(Task requirements)
Copy every line of the listing that holds the string "joints".

(Data extract)
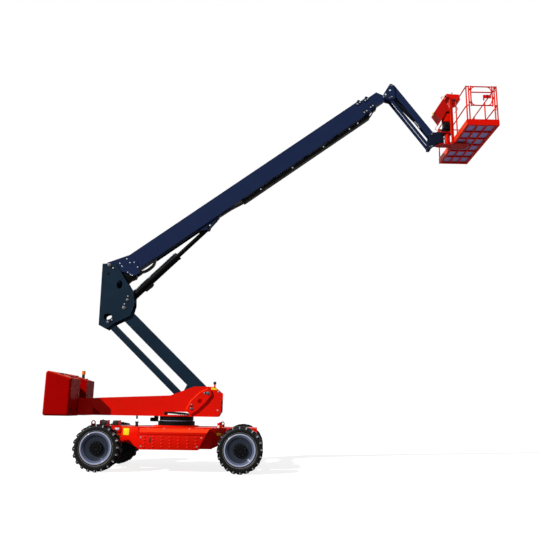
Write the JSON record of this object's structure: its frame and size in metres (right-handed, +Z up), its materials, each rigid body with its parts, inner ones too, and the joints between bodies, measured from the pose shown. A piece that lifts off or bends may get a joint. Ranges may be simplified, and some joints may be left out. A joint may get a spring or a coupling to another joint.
{
  "type": "articulating telescopic boom lift",
  "caption": "Self-propelled boom lift with riser, telescopic boom and jib that raise a railed work platform.",
  "frame": {"origin": "on the floor under the middle of the whole machine's box", "axes": "+X towards the platform, +Y to the machine's left, +Z up"},
  "size_m": [10.508, 2.48, 9.8685],
  "materials": {
    "red_paint": "gloss powder coat",
    "navy_paint": "gloss powder coat",
    "black_paint": "satin paint",
    "rim_paint": "satin paint",
    "tyre": "moulded rubber",
    "chrome": "hard chrome",
    "steel": "machined",
    "grey_paint": "galvanised grey",
    "black_plastic": "moulded",
    "amber_lens": "moulded lens"
  },
  "bodies": {
    "chassis": {"chassis_frame": "red_paint", "side_cover_right": "red_paint", "side_cover_left": "red_paint", "steer_axle": "black_paint", "drive_axle": "black_paint", "slew_ring_lower": "black_paint"},
    "turntable": {"turntable_frame": "red_paint", "slew_ring_upper": "black_paint", "slew_motor": "black_paint", "counterweight": "red_paint", "beacon_base": "black_plastic", "beacon_lens": "amber_lens"},
    "platform": {"platform_support": "red_paint", "platform_floor": "red_paint", "floor_panel": "grey_paint", "platform_rails": "red_paint", "console": "red_paint", "tool_box": "red_paint"},
    "gate": {"platform_gate": "red_paint"},
    "boom_base": {"boom_base": "navy_paint", "cable_tray": "black_plastic"},
    "wheel_steer_right": {"tyre_steer_right": "tyre", "rim_steer_right": "rim_paint"},
    "wheel_steer_left": {"tyre_steer_left": "tyre", "rim_steer_left": "rim_paint"},
    "wheel_drive_right": {"tyre_drive_right": "tyre", "rim_drive_right": "rim_paint"},
    "wheel_drive_left": {"tyre_drive_left": "tyre", "rim_drive_left": "rim_paint"},
    "knuckle_right": {"knuckle_right": "black_paint"},
    "knuckle_left": {"knuckle_left": "black_paint"},
    "tie_rod": {"tie_rod": "steel"},
    "riser_arm": {"riser_arm": "navy_paint"},
    "riser_link": {"riser_link": "navy_paint"},
    "riser_cylinder_barrel": {"riser_cylinder_barrel": "black_paint"},
    "riser_cylinder_rod": {"riser_cylinder_rod": "chrome"},
    "upright": {"upright": "navy_paint"},
    "boom_mid": {"boom_mid": "navy_paint"},
    "boom_fly": {"boom_fly": "navy_paint"},
    "boom_cylinder_barrel": {"boom_cylinder_barrel": "black_paint"},
    "boom_cylinder_rod": {"boom_cylinder_rod": "chrome"},
    "jib_head": {"jib_head": "navy_paint"},
    "jib_arm": {"jib_arm": "navy_paint"},
    "jib_link": {"jib_link": "navy_paint"},
    "jib_cylinder_barrel": {"jib_cylinder_barrel": "black_paint"},
    "jib_cylinder_rod": {"jib_cylinder_rod": "chrome"},
    "jib_tip": {"jib_tip": "navy_paint"}
  },
  "joints": [
    {"name": "turntable_swing", "type": "hinge", "parent": "chassis", "child": "turntable", "pos_m": [-2.40395, 0, 1.18], "axis": [0, 0, 1], "continuous": true},
    {"name": "steer_left", "type": "hinge", "parent": "chassis", "child": "knuckle_left", "pos_m": [-3.95395, 0.782, 0.5], "axis": [0, 0, 1], "range_deg": [-32, 32]},
    {"name": "steer_right", "type": "hinge", "parent": "chassis", "child": "knuckle_right", "pos_m": [-3.95395, -0.782, 0.5], "axis": [0, 0, 1], "range_deg": [-32, 32]},
    {"name": "tie_rod_swing", "type": "hinge", "parent": "knuckle_left", "child": "tie_rod", "pos_m": [-4.14395, 0.782, 0.5], "axis": [0, 0, 1], "range_deg": [-32, 32]},
    {"name": "wheel_steer_right_spin", "type": "hinge", "parent": "knuckle_right", "child": "wheel_steer_right", "pos_m": [-3.95395, -1.05, 0.5], "axis": [0, 1, 0], "continuous": true},
    {"name": "wheel_steer_left_spin", "type": "hinge", "parent": "knuckle_left", "child": "wheel_steer_left", "pos_m": [-3.95395, 1.05, 0.5], "axis": [0, 1, 0], "continuous": true},
    {"name": "wheel_drive_right_spin", "type": "hinge", "parent": "chassis", "child": "wheel_drive_right", "pos_m": [-0.85395, -1.05, 0.5], "axis": [0, 1, 0], "continuous": true},
    {"name": "wheel_drive_left_spin", "type": "hinge", "parent": "chassis", "child": "wheel_drive_left", "pos_m": [-0.85395, 1.05, 0.5], "axis": [0, 1, 0], "continuous": true},
    {"name": "riser_lift", "type": "hinge", "parent": "turntable", "child": "riser_arm", "pos_m": [-1.66095, 0, 1.715], "axis": [0, 1, 0], "range_deg": [-41.3, 24.7]},
    {"name": "riser_link_swing", "type": "hinge", "parent": "turntable", "child": "riser_link", "pos_m": [-2.02695, 0, 1.359], "axis": [0, 1, 0], "range_deg": [-41.3, 24.7]},
    {"name": "upright_level", "type": "hinge", "parent": "riser_arm", "child": "upright", "pos_m": [-3.78386, 0, 3.71553], "axis": [0, 1, 0], "range_deg": [-24.7, 41.3]},
    {"name": "riser_cylinder_swing", "type": "hinge", "parent": "turntable", "child": "riser_cylinder_barrel", "pos_m": [-1.42095, 0, 1.284], "axis": [0, 1, 0], "range_deg": [-23.92, 14.5]},
    {"name": "riser_cylinder_stroke", "type": "slide", "parent": "riser_cylinder_barrel", "child": "riser_cylinder_rod", "axis": [-0.8987, 0, 0.4385], "range_m": [-0.23718, 0.14386]},
    {"name": "boom_lift", "type": "hinge", "parent": "upright", "child": "boom_base", "pos_m": [-4.21686, 0, 4.77753], "axis": [0, -1, 0], "range_deg": [-36.8, 31.2]},
    {"name": "telescope_mid", "type": "slide", "parent": "boom_base", "child": "boom_mid", "axis": [0.8007, 0, 0.599], "range_m": [0, 5]},
    {"name": "telescope_fly", "type": "slide", "parent": "boom_mid", "child": "boom_fly", "axis": [0.8007, 0, 0.599], "range_m": [0, 5]},
    {"name": "head_level", "type": "hinge", "parent": "boom_fly", "child": "jib_head", "pos_m": [2.72112, 0, 9.51447], "axis": [0, -1, 0], "range_deg": [-31.2, 36.8]},
    {"name": "boom_cylinder_swing", "type": "hinge", "parent": "boom_base", "child": "boom_cylinder_rod", "pos_m": [-1.83886, 0, 5.81253], "axis": [0, -1, 0], "range_deg": [-2.37, 2.71]},
    {"name": "boom_cylinder_stroke", "type": "slide", "parent": "boom_cylinder_rod", "child": "boom_cylinder_barrel", "axis": [-0.7026, 0, -0.7116], "range_m": [-0.62159, 0.52776]},
    {"name": "jib_lift", "type": "hinge", "parent": "jib_head", "child": "jib_arm", "pos_m": [2.89812, 0, 9.81647], "axis": [0, -1, 0], "range_deg": [-21.3, 113.7]},
    {"name": "jib_link_swing", "type": "hinge", "parent": "jib_head", "child": "jib_link", "pos_m": [2.84112, 0, 9.46147], "axis": [0, -1, 0], "range_deg": [-21.3, 113.7]},
    {"name": "jib_tip_level", "type": "hinge", "parent": "jib_arm", "child": "jib_tip", "pos_m": [3.90395, 0, 8.4472], "axis": [0, -1, 0], "range_deg": [-113.7, 21.3]},
    {"name": "jib_cylinder_swing", "type": "hinge", "parent": "jib_head", "child": "jib_cylinder_barrel", "pos_m": [2.94212, 0, 9.47847], "axis": [0, -1, 0], "range_deg": [-22.44, 117.61]},
    {"name": "jib_cylinder_stroke", "type": "slide", "parent": "jib_cylinder_barrel", "child": "jib_cylinder_rod", "axis": [0.6711, 0, -0.7414], "range_m": [-0.11515, 0.59301]},
    {"name": "platform_turn", "type": "hinge", "parent": "jib_tip", "child": "platform", "pos_m": [4.13195, 0, 8.2002], "axis": [0, 0, 1], "range_deg": [-80, 80]},
    {"name": "gate_swing", "type": "hinge", "parent": "platform", "child": "gate", "pos_m": [4.59795, -1.211, 8.1952], "axis": [0, 0, 1], "range_deg": [0, 90]}
  ],
  "couplings": [
    {"joint": "steer_right", "follows": "steer_left", "ratio": 1},
    {"joint": "tie_rod_swing", "follows": "steer_left", "ratio": -1},
    {"joint": "riser_link_swing", "follows": "riser_lift", "ratio": 1},
    {"joint": "upright_level", "follows": "riser_lift", "ratio": -1},
    {"joint": "riser_cylinder_swing", "follows": "riser_lift", "ratio": 0.567},
    {"joint": "riser_cylinder_stroke", "follows": "riser_lift", "m_per_rad": 0.32211},
    {"joint": "telescope_fly", "follows": "telescope_mid", "ratio": 1},
    {"joint": "head_level", "follows": "boom_lift", "ratio": -1},
    {"joint": "boom_cylinder_swing", "follows": "boom_lift", "ratio": -0.06},
    {"joint": "boom_cylinder_stroke", "follows": "boom_lift", "m_per_rad": 0.96},
    {"joint": "jib_link_swing", "follows": "jib_lift", "ratio": 1},
    {"joint": "jib_tip_level", "follows": "jib_lift", "ratio": -1},
    {"joint": "jib_cylinder_swing", "follows": "jib_lift", "ratio": 1.03},
    {"joint": "jib_cylinder_stroke", "follows": "jib_lift", "m_per_rad": 0.29631}
  ]
}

(Solution)
Write the JSON record of this object's structure: its frame and size in metres (right-handed, +Z up), its materials, each rigid body with its parts, inner ones too, and the joints between bodies, measured from the pose shown. A piece that lifts off or bends may get a joint. Ranges may be simplified, and some joints may be left out. A joint may get a spring or a coupling to another joint.
  "joints": [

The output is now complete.